En revenant, voilà deux ans, dans mon patelin banlieusard de la couronne nord, j’ai remarqué un phénomène qui n’est habituellement pointé que du côté de l’île de Montréal (et Laval, il ne faut pas l’oublier), soit l’anglicisation. Je l’avais bien remarqué, mais l’avait aussitôt classé dans la catégorie « subjectif », faute de preuves.
Mais une partie de ces preuves se retrouvent aujourd’hui dans l’article de Josiane Yelle, « Les Laurentides s’anglicisent lentement, mais sûrement », paru dans le journal L’Écho de la Rive-Nord, d’après le bilan du Mouvement Laurentides français. Selon l’indice de vitalité linguistique (IVL), on y indique que la « langue anglaise possède désormais une vitalité près de quatre fois supérieure à celle du français dans la région des Laurentides. » Et pour pointer encore plus précisément le phénomène, les municipalités de Blainville et de Sainte-Anne-des-Plaines ont vu une croissance accrue « de leurs anglophones de langue d’usage de près de 47 % » en cinq ans.
La goutte :
Par ailleurs, la croissance de l’indice de vitalité linguistique de l’anglais est anormalement élevé à Blainville, Boisbriand et Rosemère, où les données indiquent une vitalité entre 6 et 36 fois supérieure à celle du français. La Ville de Sainte-Anne-des-Plaines atteint toutefois un sommet avec une croissance de l’indice de 45 %.
À ce point, le président du Mouvement Laurentides français avoue que son mouvement « agit surtout à titre de chien de garde, du moins, pour le moment. »
De mon côté, je me demande bien ce qui pourrait, soit renverser la vapeur, soit stabiliser le phénomène, parce qu’il ne faut surtout pas oublier qu’il s’agit d’un phénomène où le libre-choix est important.

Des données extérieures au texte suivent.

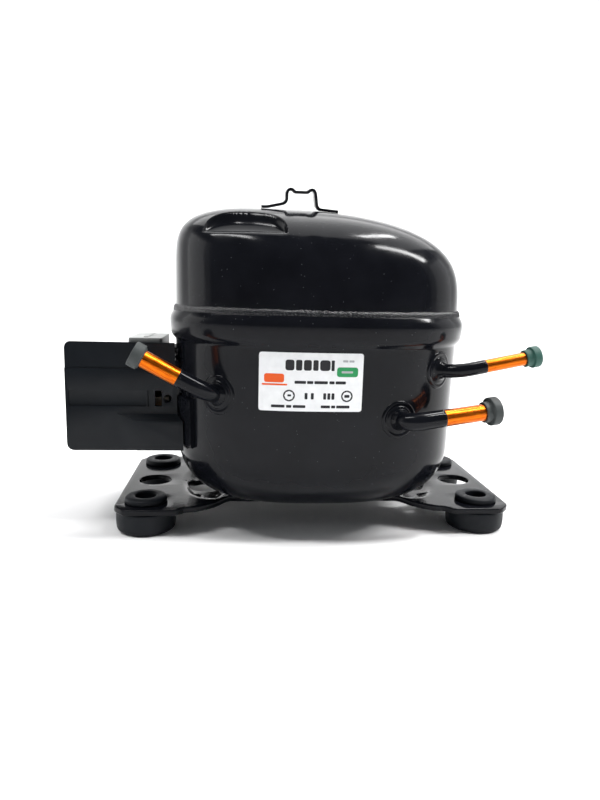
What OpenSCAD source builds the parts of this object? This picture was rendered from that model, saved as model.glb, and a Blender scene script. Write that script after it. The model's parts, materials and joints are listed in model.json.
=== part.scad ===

On ne parle pas d’anglophones ou d’allophones qui refusent d’apprendre le français (même si dans l’absolu il est aussi question de libre-choix, on ne peut pas le nier).
Une chose est sûre, c’est que cela démontre bien le caractère extrêmement attractif de la langue anglaise au Québec, malgré sa majorité francophone qui devrait agir comme un rempart (au niveau de l’usage). Mais cela ne semble pas assez… Et c’est aussi une preuve que le bilinguisme (qu’on nous vend comme une panacée) n’est pas que positif, puisque cela participe au déclin du français comme langue commune.

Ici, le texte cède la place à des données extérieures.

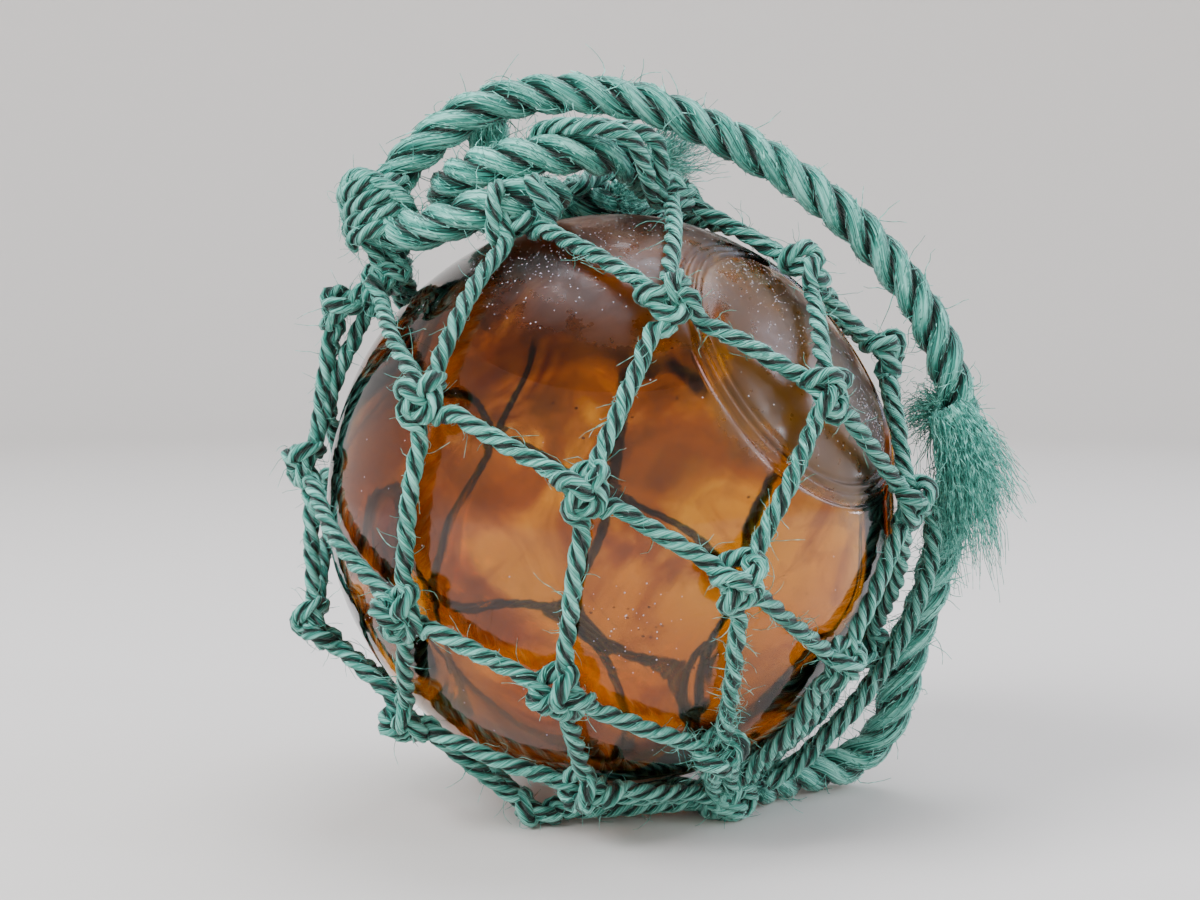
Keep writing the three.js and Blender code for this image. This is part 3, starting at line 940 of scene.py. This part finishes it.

Ça me fait penser à une anecdote. J’étais dans une boutique de Bois-des-Filion, attendant de payer mes achats. Le client devant moi ne parlait qu’anglais et la dame qui s’occupait de lui à la caisse ne lui répondait qu’en français. Ils se comprenaient, mais je sentais bien que la dame voulait par cela lui rappeler qu’on est au Québec et qu’au Québec on se parle français en public. Peut-être que certains seront outrés par le fait que quelqu’un qui travaille au service à la clientèle se permette de ne pas répondre en anglais à un anglophone, mais ce que je sais, c’est que le propriétaire de la boutique était à côté d’elle et l’aidait, tout en conversant en français. (Pour y avoir déjà été avec un ami, et qu’il m’ait un peu raconté l’historique de la place, il se pourrait bien que la dame en question soit la femme du propriétaire, donc sûrement la copropriétaire…)
Des francophones sont libres de vivre en anglais. Des allophones et des unilingues sont libres de ne pas apprendre le français. Alors pourquoi ne serions-nous pas libres de tenter par tous les moyens de faire passer le message que le français est la langue commune au Québec, tout en étant fiers, voire même hautains?
Il est grand temps de sortir du complexe d’infériorité.